_EXERCISE INSTRUCTIONS_. Quote, without change, all of the lines that follow.

_PROVIDED MATERIAL_.
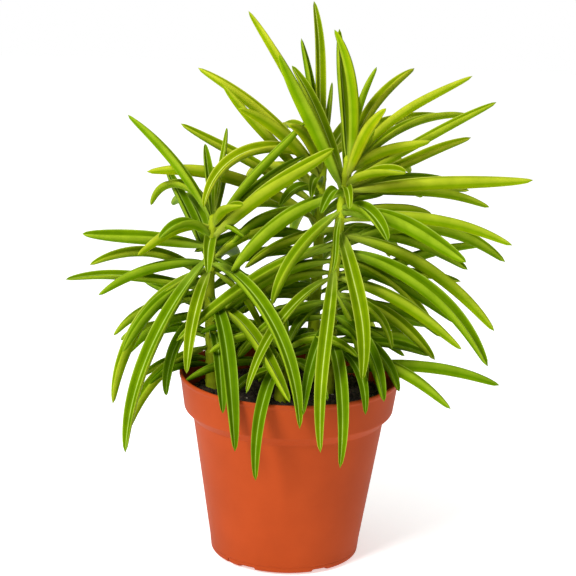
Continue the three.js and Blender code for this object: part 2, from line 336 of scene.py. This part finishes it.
# ---- Leaves: long fleshy blades folded like a pod, each on a short pale stalk ----
# A pale line runs along the groove on top: partly the leaf's own clear window, partly a
# painted highlight. The margins are pale, and a keel runs beneath. Each row: stem,
# height on the stem, azimuth (0 right, -90 front), rise at the base, length, bend along
# the leaf, sideways sway, width; mm and degrees.
LEAVES = [
    ["A", 161, 165, 64, 64, 32, 0, 5.3], ["A", 159, 140, 78, 54, 150, 0, 4.8],
    ["A", 140, 130, 58, 54, 20, 0, 5.6], ["A", 158, -160, 14, 40, 66, 0, 5.3],
    ["A", 148, -175, 12, 60, 14, 0, 6.8], ["A", 132, 172, 42, 62, 79, 0, 5.2],
    ["A", 126, -172, 20, 68, 30, 0, 4.9], ["A", 137, -152, -12, 85, 80, 0, 6.5],
    ["A", 143, -127, -26, 106, 58, 0, 6.5], ["A", 98, -152, -4, 60, 76, 0, 5.9],
    ["A", 114, -128, 5, 52, 108, 0, 5.2], ["A", 140, -57, 8, 110, 88, 0, 6.5],
    ["A", 120, -60, 8, 85, 54, 0, 6.3], ["A", 123, -77, 6, 96, 90, 0, 6.6],
    ["A", 104, -82, 30, 70, 98, 0, 5.8], ["A", 153, -25, 50, 78, 22, 0, 7.8],
    ["A", 159, -4, 58, 66, 14, 0, 4.9], ["A", 142, -5, 48, 45, 36, 0, 5.4],
    ["B", 192, 120, 82, 61, 6, 0, 5.0], ["B", 188, -50, 74, 68, -56, 0, 5.0],
    ["B", 193, 40, 78, 58, 64, 0, 5.3], ["B", 191, -12, 58, 72, 38, 0, 5.3],
    ["B", 186, 32, 50, 77, 64, 0, 4.9], ["B", 182, -12, 36, 79, 8, 4, 5.0],
    ["B", 178, -14, 14, 88, 12, 0, 7.1], ["B", 177, 20, 8, 76, 32, 0, 5.9],
    ["B", 168, -42, 14, 76, 44, 0, 8.2], ["B", 164, -16, 18, 83, 42, 0, 6.5],
    ["B", 150, 4, 38, 87, 84, 0, 7.3], ["B", 128, 22, 30, 81, 33, 0, 5.9],
    ["B", 157, -14, -2, 88, 52, 0, 6.9], ["B", 149, -34, 6, 97, 64, 0, 7.6],
    ["B", 136, -16, -4, 70, 42, 0, 6.4], ["B", 112, 25, 18, 54, 48, 0, 6.4],
    ["B", 117, -58, 12, 60, 90, 0, 6.3], ["B", 88, -8, 22, 82, 44, 0, 6.6],
    ["B", 96, -30, 18, 68, 60, 0, 6.3], ["B", 98, -86, 40, 96, 130, 0, 5.9],
    ["B", 140, -94, -4, 104, 84, 0, 6.2], ["B", 159, -74, -22, 78, 64, 0, 7.2],
    ["B", 168, -140, -18, 58, 54, 0, 5.9], ["B", 153, -162, -14, 89, 32, 0, 5.8],
    ["B", 136, -124, 0, 83, 62, 0, 4.8], ["B", 177, -165, -10, 66, 50, 0, 7.4],
    ["B", 179, -172, 66, 70, 6, 0, 6.7], ["C", 188, 160, 74, 79, 28, 0, 5.4],
    ["C", 190, 124, 85, 73, 8, 0, 5.0], ["C", 182, 172, 52, 77, 28, 0, 6.0],
    ["C", 185, -158, 48, 76, 128, 0, 5.9], ["C", 166, 178, 36, 76, 14, 0, 5.4],
    ["C", 158, -174, 42, 88, 52, 0, 7.2], ["D", 94, -101, 32, 82, 128, 0, 5.7],
    ["C", 150, 100, 30, 84, 90, 0, 6.3],
]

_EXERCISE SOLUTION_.
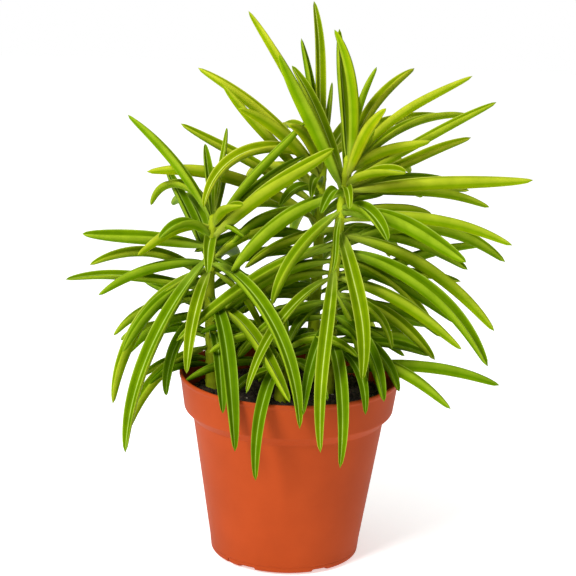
Continue the three.js and Blender code for this object: part 2, from line 336 of scene.py. This part finishes it.
# ---- Leaves: long fleshy blades folded like a pod, each on a short pale stalk ----
# A pale line runs along the groove on top: partly the leaf's own clear window, partly a
# painted highlight. The margins are pale, and a keel runs beneath. Each row: stem,
# height on the stem, azimuth (0 right, -90 front), rise at the base, length, bend along
# the leaf, sideways sway, width; mm and degrees.
LEAVES = [
    ["A", 161, 165, 64, 64, 32, 0, 5.3], ["A", 159, 140, 78, 54, 150, 0, 4.8],
    ["A", 140, 130, 58, 54, 20, 0, 5.6], ["A", 158, -160, 14, 40, 66, 0, 5.3],
    ["A", 148, -175, 12, 60, 14, 0, 6.8], ["A", 132, 172, 42, 62, 79, 0, 5.2],
    ["A", 126, -172, 20, 68, 30, 0, 4.9], ["A", 137, -152, -12, 85, 80, 0, 6.5],
    ["A", 143, -127, -26, 106, 58, 0, 6.5], ["A", 98, -152, -4, 60, 76, 0, 5.9],
    ["A", 114, -128, 5, 52, 108, 0, 5.2], ["A", 140, -57, 8, 110, 88, 0, 6.5],
    ["A", 120, -60, 8, 85, 54, 0, 6.3], ["A", 123, -77, 6, 96, 90, 0, 6.6],
    ["A", 104, -82, 30, 70, 98, 0, 5.8], ["A", 153, -25, 50, 78, 22, 0, 7.8],
    ["A", 159, -4, 58, 66, 14, 0, 4.9], ["A", 142, -5, 48, 45, 36, 0, 5.4],
    ["B", 192, 120, 82, 61, 6, 0, 5.0], ["B", 188, -50, 74, 68, -56, 0, 5.0],
    ["B", 193, 40, 78, 58, 64, 0, 5.3], ["B", 191, -12, 58, 72, 38, 0, 5.3],
    ["B", 186, 32, 50, 77, 64, 0, 4.9], ["B", 182, -12, 36, 79, 8, 4, 5.0],
    ["B", 178, -14, 14, 88, 12, 0, 7.1], ["B", 177, 20, 8, 76, 32, 0, 5.9],
    ["B", 168, -42, 14, 76, 44, 0, 8.2], ["B", 164, -16, 18, 83, 42, 0, 6.5],
    ["B", 150, 4, 38, 87, 84, 0, 7.3], ["B", 128, 22, 30, 81, 33, 0, 5.9],
    ["B", 157, -14, -2, 88, 52, 0, 6.9], ["B", 149, -34, 6, 97, 64, 0, 7.6],
    ["B", 136, -16, -4, 70, 42, 0, 6.4], ["B", 112, 25, 18, 54, 48, 0, 6.4],
    ["B", 117, -58, 12, 60, 90, 0, 6.3], ["B", 88, -8, 22, 82, 44, 0, 6.6],
    ["B", 96, -30, 18, 68, 60, 0, 6.3], ["B", 98, -86, 40, 96, 130, 0, 5.9],
    ["B", 140, -94, -4, 104, 84, 0, 6.2], ["B", 159, -74, -22, 78, 64, 0, 7.2],
    ["B", 168, -140, -18, 58, 54, 0, 5.9], ["B", 153, -162, -14, 89, 32, 0, 5.8],
    ["B", 136, -124, 0, 83, 62, 0, 4.8], ["B", 177, -165, -10, 66, 50, 0, 7.4],
    ["B", 179, -172, 66, 70, 6, 0, 6.7], ["C", 188, 160, 74, 79, 28, 0, 5.4],
    ["C", 190, 124, 85, 73, 8, 0, 5.0], ["C", 182, 172, 52, 77, 28, 0, 6.0],
    ["C", 185, -158, 48, 76, 128, 0, 5.9], ["C", 166, 178, 36, 76, 14, 0, 5.4],
    ["C", 158, -174, 42, 88, 52, 0, 7.2], ["D", 94, -101, 32, 82, 128, 0, 5.7],
    ["C", 150, 100, 30, 84, 90, 0, 6.3],
]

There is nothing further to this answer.